Georgie Bright Kunkel: Try Pleasing Everyone
Wed, 10/22/2014
By Georgie Bright Kunkel
People ask me how I find something to write about for the weekly paper. I reply that every morning I wake up with my mind whirring like an electric mixer. As I often say, “I get no sympathy because I have no life threatening illnesses –not even Alzheimer’s.” So my little aches and pains must go unheralded and un-pampered. Not that some mornings I don’t have the urge to roll over and go back to sleep. Luckily I come from upstate Maine stock with some Missouri stubbornness thrown in. My mother used to get up at first light to have some quiet time before her brood of eight children still living at home bounded downstairs asking, “What’s for breakfast?”

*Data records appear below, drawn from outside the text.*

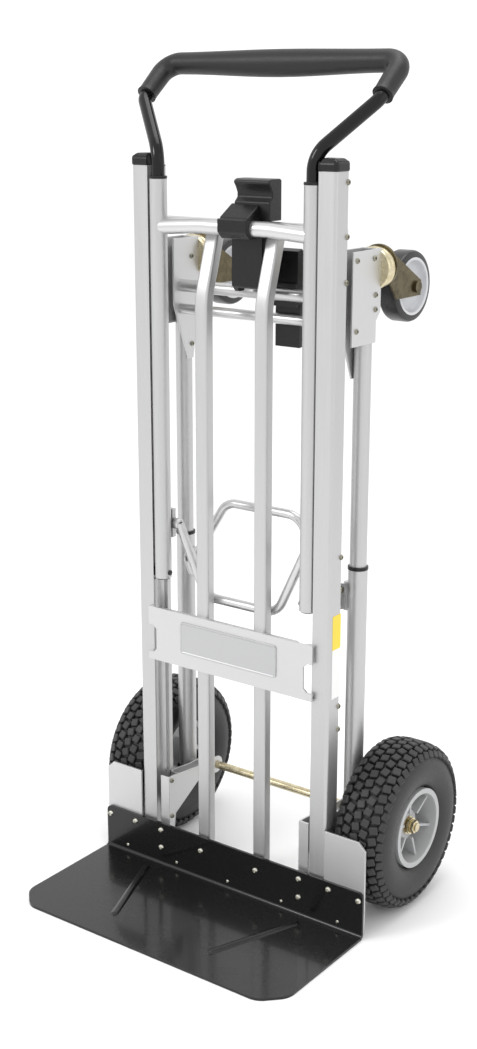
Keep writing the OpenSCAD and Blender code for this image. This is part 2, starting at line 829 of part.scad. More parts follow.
rail(-1);  // rail_left
rail(1);  // rail_right
rail_cap(-1);  // rail_cap_left
rail_cap(1);  // rail_cap_right
top_bar();
center_bar(-1);  // center_bar_left
center_bar(1);  // center_bar_right
crossplate();
badge_plate();
toe_plate();
guard(-1);  // guard_left
guard(1);  // guard_right
wheel_bracket(-1);  // wheel_bracket_left
wheel_bracket(1);  // wheel_bracket_right
axle();
axle_nuts();
toe_bolts();
frame_bolts();
latch_housing();
tyre(-1);  // tyre_left
tyre(1);  // tyre_right
wheel_hub(-1);  // wheel_hub_left
wheel_hub(1);  // wheel_hub_right
wheel_bearings(-1);  // wheel_bearings_left
wheel_bearings(1);  // wheel_bearings_right
leg_tube(-1);  // leg_tube_left
leg_tube(1);  // leg_tube_right
leg_foot(-1);  // leg_foot_left
leg_foot(1);  // leg_foot_right
leg_collar(-1);  // leg_collar_left
leg_collar(1);  // leg_collar_right
stay_bracket(-1);  // stay_bracket_left
stay_bracket(1);  // stay_bracket_right
leg_bolts();
rail_stay();
leg_stay();
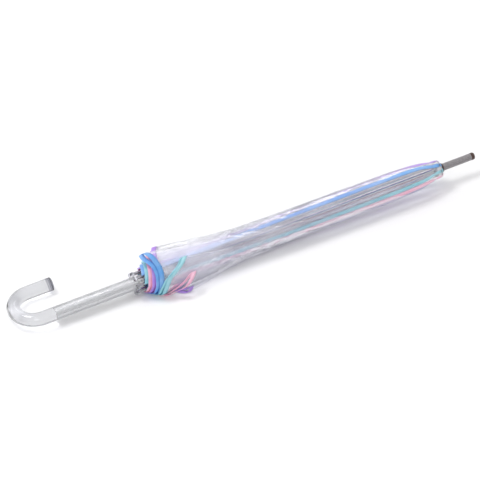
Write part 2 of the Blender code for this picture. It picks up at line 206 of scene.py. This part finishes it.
class Nodes:
    """A small helper that adds and links shader nodes."""

    def __init__(self, name):
        self.material = bpy.data.materials.new(name)
        self.material.use_nodes = True
        self.tree = self.material.node_tree
        self.shader = self.tree.nodes["Principled BSDF"]
        self.output = self.tree.nodes["Material Output"]

    def add(self, kind, **settings):
        node = self.tree.nodes.new(kind)
        for key, value in settings.items():
            setattr(node, key, value)
        return node

    def link(self, source, target):
        self.tree.links.new(source, target)

    def set(self, **values):
        for key, value in values.items():
            self.shader.inputs[key.replace("_", " ")].default_value = value

    def drive(self, **sources):
        """Links sources to the Principled shader's inputs."""
        for key, source in sources.items():
            self.link(source, self.shader.inputs[key.replace("_", " ")])

    def coordinates(self, scale=(1, 1, 1)):
        place = self.add("ShaderNodeTexCoord")
        mapping = self.add("ShaderNodeMapping")
        mapping.inputs["Scale"].default_value = scale
        self.link(place.outputs["Object"], mapping.inputs["Vector"])
        return mapping.outputs["Vector"]

    def noise(self, scale, detail=3, stretch=(1, 1, 1)):
        node = self.add("ShaderNodeTexNoise")
        node.inputs["Scale"].default_value = scale
        node.inputs["Detail"].default_value = detail
        self.link(self.coordinates(stretch), node.inputs["Vector"])
        return node.outputs["Fac"]

    def spread(self, value, low, high, start=0.3, end=0.7):
        """Maps start to end onto low to high."""
        node = self.add("ShaderNodeMapRange")
        numbers = {"From Min": start, "From Max": end, "To Min": low, "To Max": high}
        for key, number in numbers.items():
            node.inputs[key].default_value = number
        self.link(value, node.inputs["Value"])
        return node.outputs["Result"]

    def ramp(self, value, *stops):
        node = self.add("ShaderNodeValToRGB")
        elements = node.color_ramp.elements
        for k, (place, colour) in enumerate(stops):
            stop = elements[k] if k < 2 else elements.new(place)
            stop.position = place
            stop.color = (*colour, 1)
        self.link(value, node.inputs["Fac"])
        return node.outputs["Color"]

    def math(self, operation, first, second):
        node = self.add("ShaderNodeMath", operation=operation)
        self.link(first, node.inputs[0])
        self.link(second, node.inputs[1])
        return node.outputs[0]

    def bump(self, height, strength, distance):
        node = self.add("ShaderNodeBump")
        node.inputs["Strength"].default_value = strength
        node.inputs["Distance"].default_value = distance
        self.link(height, node.inputs["Height"])
        return node.outputs["Normal"]

    def transparent(self, colour):
        node = self.add("ShaderNodeBsdfTransparent")
        node.inputs["Color"].default_value = (*colour, 1)
        return node.outputs[0]

    def mix(self, share, first, second):
        node = self.add("ShaderNodeMixShader")
        self.link(share, node.inputs[0])
        self.link(first, node.inputs[1])
        self.link(second, node.inputs[2])
        return node.outputs[0]

    def finish_clear(self, surface, lamp_colour):
        """Makes surface the material's, and lets lamps shine through it."""
        lamp_ray = self.add("ShaderNodeLightPath").outputs["Is Shadow Ray"]
        through = self.mix(lamp_ray, surface, self.transparent(lamp_colour))
        self.link(through, self.output.inputs["Surface"])


def metal(name, low, high, rough):
    """Drawn metal: long fine lines, with the tone varying a little along them."""
    n = Nodes(name)
    n.set(Metallic=1.0, Anisotropic=0.3)
    lines = n.noise(90, 4, (1, 60, 60))
    n.drive(
        Base_Color=n.ramp(lines, (0.3, low), (0.7, high)),
        Roughness=n.spread(lines, rough * 0.7, rough * 1.4),
        Normal=n.bump(lines, 0.12, 0.0002),
    )
    return n.material


def plastic(name, low, high, rough):
    """Moulded plastic: a fine orange-peel skin and a slightly uneven tone."""
    n = Nodes(name)
    tone = n.noise(40, 3)
    peel = n.noise(2080, 2)
    n.drive(
        Base_Color=n.ramp(tone, (0.35, low), (0.65, high)),
        Roughness=n.spread(tone, rough * 0.8, rough * 1.25),
        Normal=n.bump(peel, 0.15, 0.0001),
    )
    return n.material


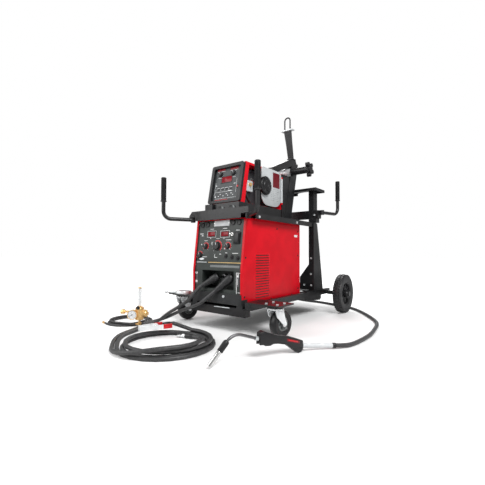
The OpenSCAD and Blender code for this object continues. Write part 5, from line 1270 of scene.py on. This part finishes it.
def makeRegulator():
    way, side = regulator["way"], regulator["side"]
    base = Matrix.Translation(regulator["place"] / 1000)
    low, high = flowTube["low"], flowTube["high"]
    makePiece("regulatorBrass", "brassMetal", [
        (addTurned, [(0, 0), (6, 0), (7, 1), (7, 44), (9, 46), (22, 46), (26, 50), (26, 76), (25, 78),
                     (25, 98), (26, 100), (26, 121), (24, 124), (17, 124), (17, 130), (15, 132), (11, 132),
                     (0, 132)], base, 48),
        (addTurned, [(0, 14), (11, 14), (12, 15), (12, 29), (11, 30), (0, 30)], base, 6),
        (addTurned, [(0, 10), (25, 10), (25, 26), (23.5, 28), (25, 30), (25, 40), (22, 46), (12, 50),
                     (10, 52), (10, 55.5), (0, 56)], regAlong(way, 85), 48),
        (addTurned, [(0, 20), (7, 20), (7, 92), (9, 92), (9, 94), (16, 94), (16, 96), (16, 116), (14.6, 118),
                     (9, 118), (8, 114), (0, 114)], regAlong(-way, 97), 6),
        (addTurned, [(0, 5), (7.5, 5), (7.5, 12), (4.5, 12), (4.5, 25), (0, 25)], regAlong(-way, hoseUp), 24),
        (addTurned, stub(10, 8.5, 8, 26.5, 28), regAlong(side, 126), 28),
        (addTurned, stub(13, 10, high, high + 3, high + 7), base)], node="regulator_body")
    makePiece("flowTube", "clearTube", [(addTurned, ringOf(10.5, 13, low, high), base, 40)])
    makePiece("flowScale", "whitePlate", [
        (addTurned, disc(3.2, low, high), base, 20),
        (addTurned, [(3.2, 150), (6.4, 152.5), (6.4, 156), (3.2, 158.5)], base, 20)] + [
        (addTurned, ringOf(10.3, 10.55, z, z + 1), base) for z in flowTube["marks"]])
    dial = regAlong(side, gauge["high"], gauge["from"], gauge["across"])
    makePiece("gaugeCase", "brassMetal", [
        (addTurned, [(0, 0), (28, 0), (30, 2), (30, 22), (31, 23), (31, 26), (28.5, 26), (28, 23), (0, 23)],
         dial, 48)])
    makePiece("gaugeDial", "whitePlate", [(addTurned, disc(27.9, 22.4, 23.4), dial, 48)], smooth=20)
    marks = []
    for i in range(gauge["ticks"] + 1):
        tick = turned(dial, gauge["sweep"] / 2 - gauge["sweep"] * i / gauge["ticks"])
        marks.append((addBlock, (-0.5, 22.5 if i % 5 else 20, 23.3), (0.5, 26, 23.6), tick))
    marks += [(addBlock, (-0.7, -5, 23.6), (0.7, 21, 24.3), turned(dial, gauge["needle"])),
              (addTurned, disc(3, 23.4, 25), dial, 20)]
    makePiece("gaugeMarks", "coreIron", marks, smooth=0)
    valve = regAlong(side, 126, 28.3)
    makePiece("valveKnob", "blackPlastic", [
        (addTurned, [(0, -14), (2.9, -14), (2.9, 0), (9, 0), (9.5, 1), (9.5, 13), (8, 14), (0, 14)], valve,
         24)] + [
        (addBlock, (8.5, -1.7, 1), (11.4, 1.7, 13), spot, 1) for spot in around(valve, 10)],
        "flow_valve", "valve_knob")


def makeEndFittings():
    base = frameOf(hoseStart, -gasHose["startWay"])
    makePiece("hoseFitting", "brassMetal", [
        (addTurned, [(0, 0), (6.5, 0), (6.5, 16), (5.5, 18), (5.5, 22), (0, 22)], base, 28),
        (addTurned, [(0, 21), (6.5, 21), (7.5, 22), (7.5, 40), (6.5, 41), (4.5, 41), (4.5, 38), (0, 38)],
         base, 6),
        (addTurned, stub(4, 3, 36, 43, 44), base, 20)], node="hose_fitting")
    base = frameOf(plugPlace, gunCable["plugWay"])
    sleeve = [(0, 0), (11.2, 0), (11.8, 2), (11.8, 44), (10.5, 49), (0, 50)]
    makePiece("plugSleeve", "blackPlastic",
              [(addTurned, sleeve, base)] + ribs((8, 14, 20, 26, 32, 38), 11.4, 12, base))
    makePiece("gunPlug", "brassMetal", [(addTurned, [
        (0, 49), (9.5, 49), (9.5, 66), (8, 67), (8, 72), (9.5, 73), (9.5, 92), (8.5, 95), (2, 95), (2, 90),
        (0, 90)], base, 28)], node="gun_connector")


makeRegulator()
makeEndFittings()
print("regulator and fittings made")


# cart details: lifting eye, spindle tube, gun socket, side latch and front rod
liftingEye = {"place": Vector((115, 658.8, 1399)), "half": 23, "straight": 77.7, "bar": 5.3}
feederLead = [(116, 118, 890), (118, 130, 862), (120, 152, 826), (118, 176, 800), (112, 196, 786)]
latchHigh = 194


def makeLiftingEye():
    eye, half, straight = liftingEye["place"], liftingEye["half"], liftingEye["straight"]
    arch = [eye + Vector((half, 0, z)) for z in (0, 39, straight)]
    for i in range(1, 12):
        a = math.radians(15 * i)
        arch.append(eye + Vector((half * math.cos(a), 0, straight + half * math.sin(a))))
    arch += [eye + Vector((-half, 0, z)) for z in (straight, 39, 0)]
    makeRod("liftingEye", arch, liftingEye["bar"], "blackPowder")
    nut = [(5, 0), (10, 0), (10, 7), (9, 8), (5, 8)]
    makePiece("eyeSeat", "zincPlate", [
        (addBlock, (67.6, 640.4, 1396.3), (168.4, 677.2, 1402.1), Matrix(), 1.5)] + [
        (addTurned, nut, moved(Matrix(), eye.x + s * half, eye.y, eye.z + 3), 6) for s in (-1, 1)], smooth=25)


def makeCartDetails():
    makePiece("spindleTube", "silverCoat", [(addTurned, [
        (16, -0.5), (26.6, -0.6), (27.6, 0.6), (27.6, 103.6), (26.6, 104.6), (15.4, 104.6)],
        sideOf(61, 638, 1072), 48, False)])
    # dark skirt round the feeder base
    makePiece("feederSkirt", "blackPowder", [
        (addBlock, (-130, 48.7, 706.4), (138, 49.9, 782.6), Matrix(), 0.4, 1),
        (addBlock, (-130.2, 48.7, 706.4), (-129.2, 530.4, 782.6), Matrix(), 0.4, 1),
        (addBlock, (137.2, 48.7, 706.4), (138.2, 530.4, 782.6), Matrix(), 0.4, 1)], smooth=0)
    # gun socket on the wire drive, its clamp plate, thumb nut and lead
    makePiece("gunSocket", "brassMetal", [(addTurned, [
        (11.4, 0), (22, 0), (22, 8), (19, 11), (19, 26), (16, 29), (11.4, 29)], frontOf(100, 158, 917), 36)])
    makePiece("thumbNut", "brassMetal", [
        (addTurned, [(0, 0), (12, 0), (12, 8), (10, 11), (5, 11.6), (0, 11.6)], sideOf(124, 176, 906), 24)])
    makePiece("gunClampPlate", "silverCoat", [
        (addPrism, roundOutline(78, 70, 8), -12, 0, sideOf(124.5, 168, 897), 2, 3)])
    makeRod("feederLead", smoothRoute(feederLead), 9, "bootRubber")
    # latch lever on the left outrigger, its collar, rod below the front
    z = latchHigh
    makePiece("sideLatch", "zincPlate", [
        (addRod, (-471, -4, z), (-436, 14, z), 5, 1), (addRod, (-438, 12, z), (-402, 26, z), 8, 2),
        (addRod, (-471, -16, z), (-471, 8, z), 6.5, 2),
        (addBlock, (-412, 18, z - 8), (-394, 40, z + 5), Matrix(), 2)])
    makePiece("outriggerCollar", "paleZinc", [(addTurned, [
        (46, 186.5), (52, 186.5), (55, 190), (55, 203), (53, 206.5), (49, 207.5), (46, 205)],
        moved(Matrix(), -366, 62), 56)])
    makePiece("frontRod", "zincPlate", [
        (addRod, (-7, -6, 144.5), (114, -6, 147), 2.5, 0.5, 16),
        (addTurned, stub(6, 5, 0, 4, 5), frontOf(66, -3, 210), 6)])


makeLiftingEye()
makeCartDetails()
print("cart details made")
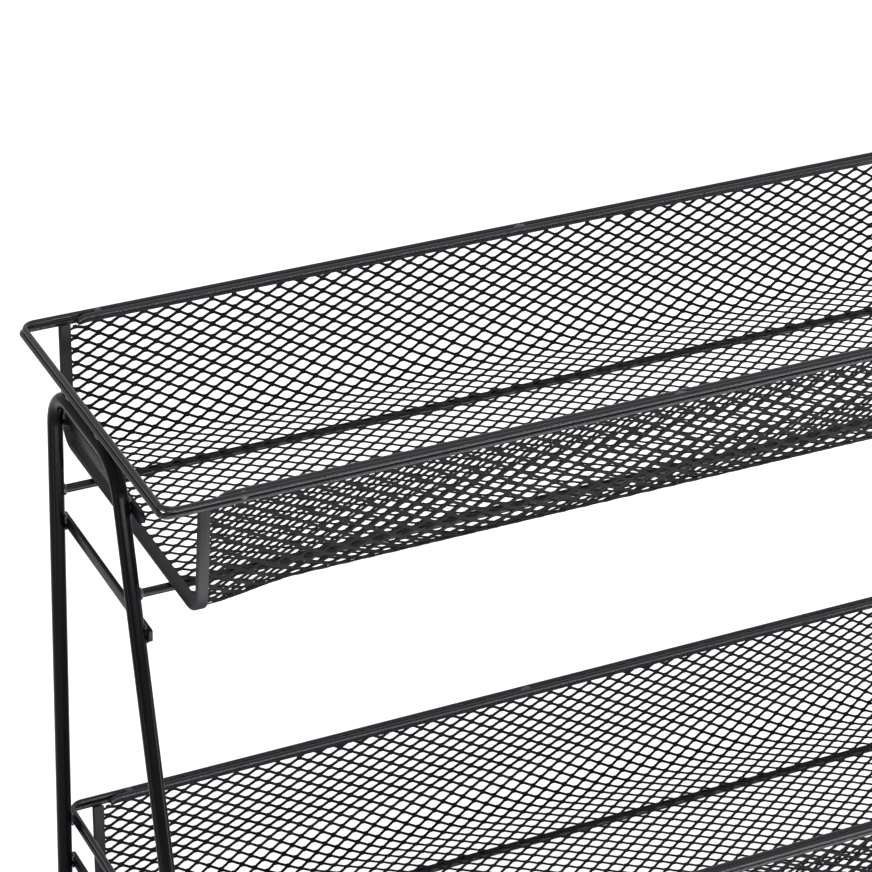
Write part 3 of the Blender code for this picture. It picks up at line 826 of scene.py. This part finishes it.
def floor_paint():
    material = bpy.data.materials.new("pale_studio_floor")
    material.use_nodes = True
    tree = material.node_tree
    shader = tree.nodes["Principled BSDF"]
    shader.inputs["Base Color"].default_value = linear_colour("#f4f4f4")
    shader.inputs["Roughness"].default_value = FLOOR_ROUGHNESS
    path = add_node(tree, "ShaderNodeLightPath")
    glow = add_node(tree, "ShaderNodeEmission", {"Color": WHITE, "Strength": FLOOR_GLOW})
    both = add_node(tree, "ShaderNodeAddShader", {}, {0: shader.outputs[0], 1: glow.outputs[0]})
    mix = add_node(tree, "ShaderNodeMixShader", {}, {0: path.outputs["Is Camera Ray"],
                                                     1: shader.outputs[0], 2: both.outputs[0]})
    tree.links.new(mix.outputs[0], tree.nodes["Material Output"].inputs["Surface"])
    return material


# Build

coats = {
    # Over sharp cut strands: very dark, soft, with hardly a highlight
    "mesh": coating("black_powder_coat_on_expanded_steel", "#050407", "#0d0c10",
                    roughness=(0.36, 0.48), gloss=0.08,
                    peel=0.6 * MM, cloud=12 * MM, peel_depth=0.02 * MM),
    # On smooth strip: clear lines of light along the fold
    "hem": coating("black_powder_coat_on_hem_strip", "#100f14", "#1d1b22",
                   roughness=(0.16, 0.26), gloss=0.35,
                   peel=0.5 * MM, cloud=6 * MM, peel_depth=0.02 * MM),
    # Rougher on the end strips, where the low lights would flash, and painted darker than the same
    # coat on the rim hems: painted shade against those lights
    "end_hem": coating("black_powder_coat_on_end_hem_painted_darker", "#0b0a0e", "#17151b",
                       roughness=(0.36, 0.5), gloss=0.2,
                       peel=0.5 * MM, cloud=6 * MM, peel_depth=0.03 * MM),
    # On drawn wire: smooth, with one thin line of light
    "wire": coating("black_powder_coat_on_rim_wire", "#0d0c11", "#17161c",
                    roughness=(0.13, 0.19), gloss=0.32,
                    peel=0.8 * MM, cloud=14 * MM, peel_depth=0.01 * MM),
    # On drawn rod: a broader and weaker line
    "rod": coating("black_powder_coat_on_cross_rod", "#0c0b0f", "#161419",
                   roughness=(0.22, 0.32), gloss=0.2,
                   peel=0.8 * MM, cloud=14 * MM, peel_depth=0.015 * MM),
    # On bent bar: the blackest, with a faint narrow shine
    "bar": coating("black_powder_coat_on_frame_bar", "#040305", "#09080b",
                   roughness=(0.14, 0.2), gloss=0.06,
                   peel=0.9 * MM, cloud=18 * MM, peel_depth=0.01 * MM),
    # On flat steel: a low even sheen
    "tie": coating("black_powder_coat_on_flat_tie", "#08070a", "#121115",
                   roughness=(0.26, 0.36), gloss=0.1,
                   peel=0.8 * MM, cloud=12 * MM, peel_depth=0.02 * MM),
    # Over a bead: shinier than the steel beside it, with a paler base colour that is a painted
    # highlight for the light the beads catch
    "weld": coating("powder_coat_over_weld_bead_painted_paler", "#24222b", "#413e4b",
                    roughness=(0.2, 0.3), gloss=0.5,
                    peel=0.4 * MM, cloud=3 * MM, peel_depth=0.02 * MM),
    # Rubber as it leaves the mould: matt dark grey
    "foot": coating("black_moulded_rubber", "#121212", "#1a1a1a",
                    roughness=(0.6, 0.75), gloss=0.35,
                    peel=0.5 * MM, cloud=6 * MM, peel_depth=0.03 * MM),
}

for tier in ("upper", "lower"):
    expanded_sheet(tier, coats["mesh"])
    rim_hem(tier, "front", -1, coats["hem"])
    rim_hem(tier, "back", 1, coats["hem"])
    end_hem(tier, "left", -1, coats["end_hem"])
    end_hem(tier, "right", 1, coats["end_hem"])
    rim_wire(tier, "top", coats["wire"])
    rim_wire(tier, "bottom", coats["wire"])
    cross_rod(tier, "front", coats["rod"])
    cross_rod(tier, "rear", coats["rod"])
    tray_welds(tier, coats["weld"])

for side_name, side in (("left", -1), ("right", 1)):
    side_frame(side_name, coats["bar"])
    frame_welds(side_name, side, coats["weld"])
    foot_cap(side_name, "front", LEG_LEAN, coats["foot"])
    foot_cap(side_name, "rear", 0, coats["foot"])
    for tie_name in TIE_NAMES:
        flat_tie(side_name, tie_name, coats["tie"])

add_floor(floor_paint())
for light_name, light_values in LIGHTS.items():
    add_area_light(light_name, **light_values)
add_world()
add_camera()
bpy.context.scene.view_settings.view_transform = "Standard"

I remember when one time we couldn’t get out the door from the upstairs because an earthquake had knocked the dining room stove over blocking our way. That meant that one of my older brothers had to crawl out the upstairs window and drop from the sloping roof onto the back porch and go in and clear the way. We kids thought it was exciting but my mother was upset even though she never let on that she was.
Fast forward to 1949 when we got a really big rumble in Seattle. I remember carrying my second son, still an infant, out into the yard in fright. That probably was not the best idea as our tall fireplace chimney could have crumbled and fallen onto us. But it is difficult to feel anxious about an earthquake that might not occur again for hundreds of years. Urgency would not be a high priority. Stockpiling food for such on occasion doesn’t seem high priority. The little tremors that have swayed my dining room chandelier a few times over the past few years haven’t brought a sense of terror into my life. We Seattleites can deal with such little annoyances. We see the floods and typhoons in other parts of the country and say, “That won’t ever happen here.”
That got me to thinking of the nervous tension that is created by the fact that technology brings all the catastrophes of the world to our television and smart phones. Isn’t it enough to be aware and involved with our family problems and the downturns of close neighbors? Must we add the war and terror erupting all around the world to our consciousness? I answered these questions for myself and decided that I don’t need to watch the news every day or even read a paper every day. The weekly paper suits me just fine. And as long as I am not too controversial in my discourse, I can bring some sense of awareness to the reader—awareness to everyday life and the importance in living it.
But it is impossible to please everyone. Even though I pride myself on being almost perfect, I have made some glitches in my writing from time to time. My only hope is that I have never written glitches deliberately. I have never been vindictive or blaming. Well, blaming the corporate world isn’t actually like being vindictive to a human being. Oh, oh. The corporation is now a human being under the law since they got the status of person under the constitution. You have already heard me rail about the fact that women are not persons under our law as yet but corporations are.
It takes many years to make needed change. As they say, nothing is perfect, and certainly life is not perfect. Perfection is measured by each one of us on earth and what may be perfect for one person might not be acceptable to another. That is why humans develop empathy in order to live amicably in a world of other humans who have different value systems from our own. How is that all working for you? Hope you are finding an acceptable balance in your life. We need to enjoy life after all.